# Requirements:
Where a line holds "manifold", copy it.

# Dataset section:
---------------

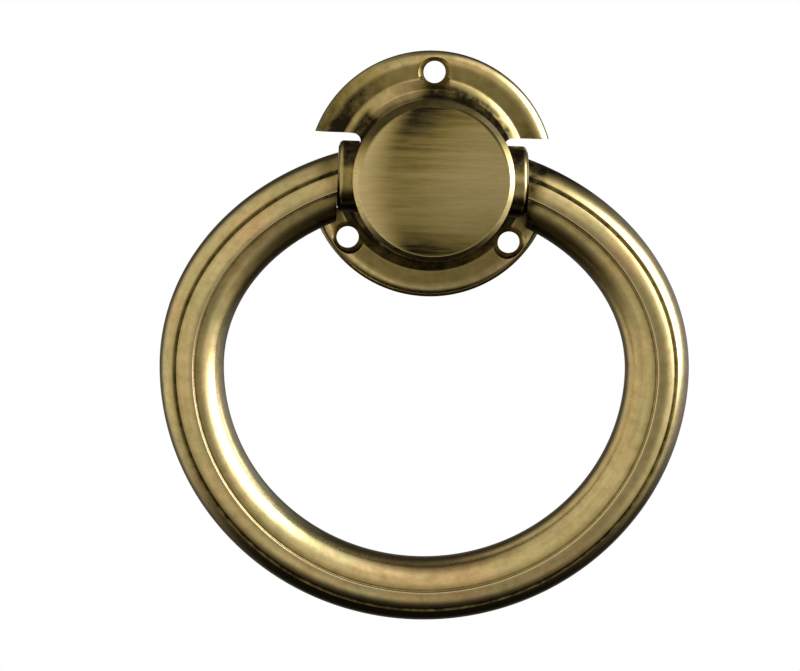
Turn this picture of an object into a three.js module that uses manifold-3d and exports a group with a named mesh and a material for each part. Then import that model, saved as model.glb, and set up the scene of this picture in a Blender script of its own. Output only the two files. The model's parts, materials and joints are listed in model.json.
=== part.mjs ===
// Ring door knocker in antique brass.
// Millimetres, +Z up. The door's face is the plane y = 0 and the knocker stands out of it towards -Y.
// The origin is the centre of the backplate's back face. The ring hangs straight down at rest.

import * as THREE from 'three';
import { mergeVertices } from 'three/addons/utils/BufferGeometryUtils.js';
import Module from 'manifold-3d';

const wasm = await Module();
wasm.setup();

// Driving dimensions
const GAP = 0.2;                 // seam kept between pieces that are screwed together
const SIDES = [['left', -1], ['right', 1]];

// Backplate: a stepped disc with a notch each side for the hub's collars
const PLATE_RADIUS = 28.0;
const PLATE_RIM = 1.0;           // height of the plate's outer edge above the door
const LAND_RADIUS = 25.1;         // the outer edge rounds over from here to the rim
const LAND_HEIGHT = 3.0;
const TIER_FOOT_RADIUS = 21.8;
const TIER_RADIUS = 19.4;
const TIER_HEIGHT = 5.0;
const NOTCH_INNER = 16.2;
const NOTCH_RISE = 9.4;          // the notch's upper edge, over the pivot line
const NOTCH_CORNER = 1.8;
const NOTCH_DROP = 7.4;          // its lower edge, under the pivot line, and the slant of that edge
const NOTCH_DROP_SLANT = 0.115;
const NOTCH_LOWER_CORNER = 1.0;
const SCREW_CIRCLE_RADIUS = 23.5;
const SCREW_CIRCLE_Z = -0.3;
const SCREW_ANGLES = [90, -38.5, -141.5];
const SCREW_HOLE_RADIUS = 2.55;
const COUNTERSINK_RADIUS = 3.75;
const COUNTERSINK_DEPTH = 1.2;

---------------

# Written answer:
Turn this picture of an object into a three.js module that uses manifold-3d and exports a group with a named mesh and a material for each part. Then import that model, saved as model.glb, and set up the scene of this picture in a Blender script of its own. Output only the two files. The model's parts, materials and joints are listed in model.json.
import Module from 'manifold-3d';